Harvard’s defenders, meanwhile, are not necessarily racist — many fear that a court-ruling against anti-Asian discrimination could open the door to a general repudiation of race-based affirmative-action policies, which would then hurt black Americans and other underprivileged minorities. Indeed, this does seem to be a part of the motive of the group that brought the lawsuit.

But the focus on fairness in Harvard admissions misses — and may even distract from — a number of much larger issues. One is that the job market is funneling many top graduates into jobs where their talents are wasted or misused. But a second problem is that elite schools like Harvard are simply not providing the educational value to the country that they could be providing.

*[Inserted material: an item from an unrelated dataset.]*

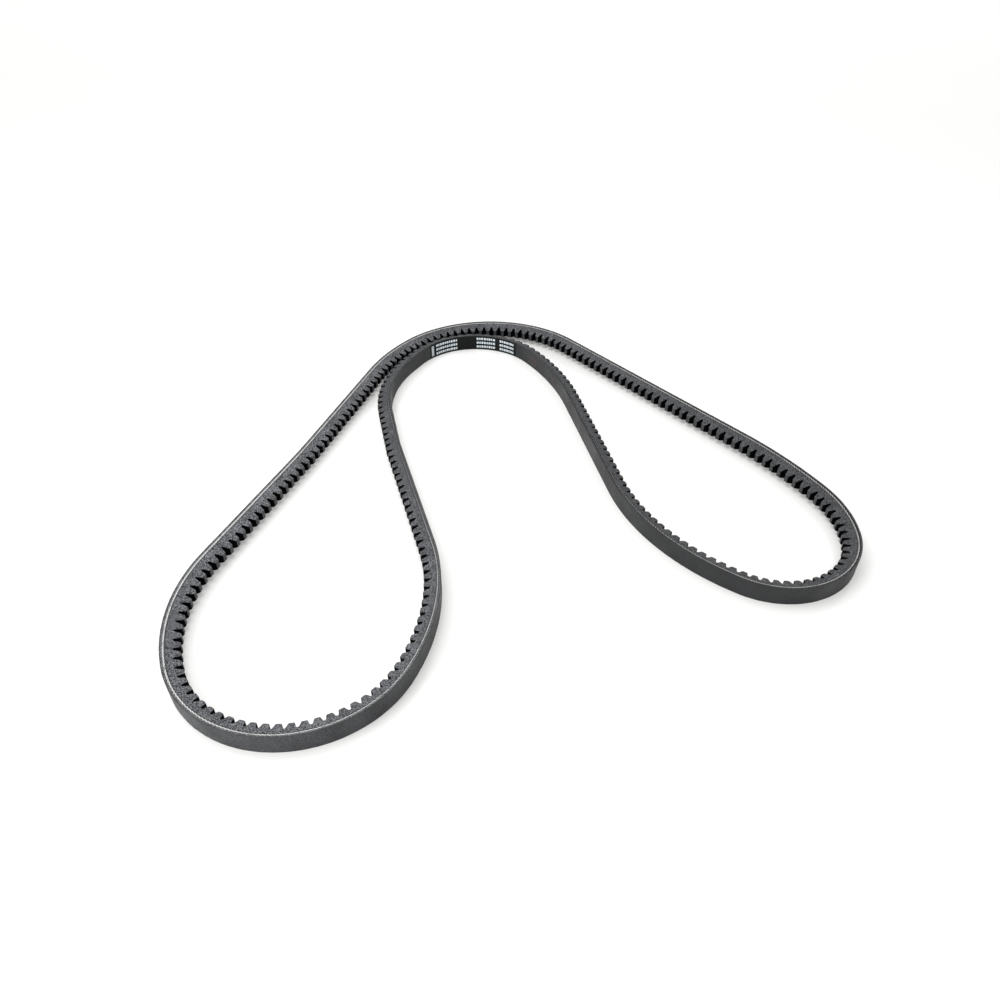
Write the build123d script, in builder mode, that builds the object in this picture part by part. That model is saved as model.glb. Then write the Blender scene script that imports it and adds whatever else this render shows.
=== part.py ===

During the past two decades, Harvard hasn’t increased the size of its student body — if anything, it’s decreased:

Harvard Is Doing America’s Best Students No Favors

This has happened even as the number of applicants has soared. Not only are more international students applying to — and getting into — the best U.S. private universities, but better information technology has allowed more Americans to apply as well. The result is that Harvard’s admission rate has fallen from about 12 percent at the turn of the century to about 5 percent today. Other elite private schools are little better.

As a result of low and ever-falling acceptance rates, American high-school students endure an ever more punishing rat race to try to get into top private schools. The marathon of standardized tests, advanced-placement tests, extracurricular activities and so on was already exhausting when I was a high-school student two decades ago, and must be much worse now. In this environment, it’s utterly unsurprising that people are fighting about racial bias in the admissions process — put people in a pressure cooker and tell them to compete, and they usually will do so. Elite American kids must increasingly feel like participants in the “Hunger Games.”

But because Harvard & Co. isn’t actually educating more undergraduates, much of this effort isn’t serving a useful social purpose. If you believe — as I do — that a college education is more about building skills, knowledge and perspective than simply signaling your ability to future employers, then it should be clear that the country’s finest colleges could be doing a much better job.

If Harvard can give 7,000 undergraduates a top-notch education, why not 14,000? Sure, it would have to hire more professors to keep class sizes down, build more dormitories, increase spending on student-life activities and various facilities. But Harvard has already paid many of its fixed costs, including creating a valuable brand and setting up most of its key institutions. And some student resources, such as public spaces, could be used by more students without overcrowding (this is even more true of universities like Stanford that have large amounts of land).

And there are plenty of applicants out there who are perfectly qualified for the elite schools that don't admit them. These colleges routinely reject large numbers of students with perfect test scores. Some of those are international applicants, but many are highly qualified Americans.

Meanwhile, Harvard has plenty of money to spend. Its endowment has risen from $5 billion in 1990 to more than $35 billion in 2017. What is Harvard doing with all that money, if not to further its stated mission “to educate the citizens and citizen-leaders for our society”?

The unfortunate truth may be that Harvard’s true goal isn’t exactly what its mission statement claims. Instead, it seems likely that Harvard’s administrators want to maximize the school’s status. In order to make Harvard as exclusive as possible, it makes sense to restrict the student body size and lower the acceptance rate. That maximizes Harvard’s position in prestige rankings like the ones produced by U.S. News & World Report, and helps maintain the mystique that gets Harvard alumni hired for top jobs. Meanwhile, all the schools lower down in the rankings are trying to catch up with Harvard and the other Ivy League schools, giving them an incentive to restrict their own class sizes.

This is wasteful. If all the most selective schools together made a pact to increase their class sizes, they could do a lot more for American education while keeping their prestige intact. But this is a classic coordination problem — no school wants to be the first to increase enrollment. Often, this kind of problem can be partially solved by government action — as when state governments mandate that top state universities serve a broad range of students. But private schools are not subject to government fiat.

Thus, universities such as Harvard end up boosting their own reputations at the expense of American education, embroiling the nation’s youth in a counterproductive, stressful, bitter rat race in the process. The system is broken, and it may only be fixed when some elite universities decide to do the right thing, and admit more students.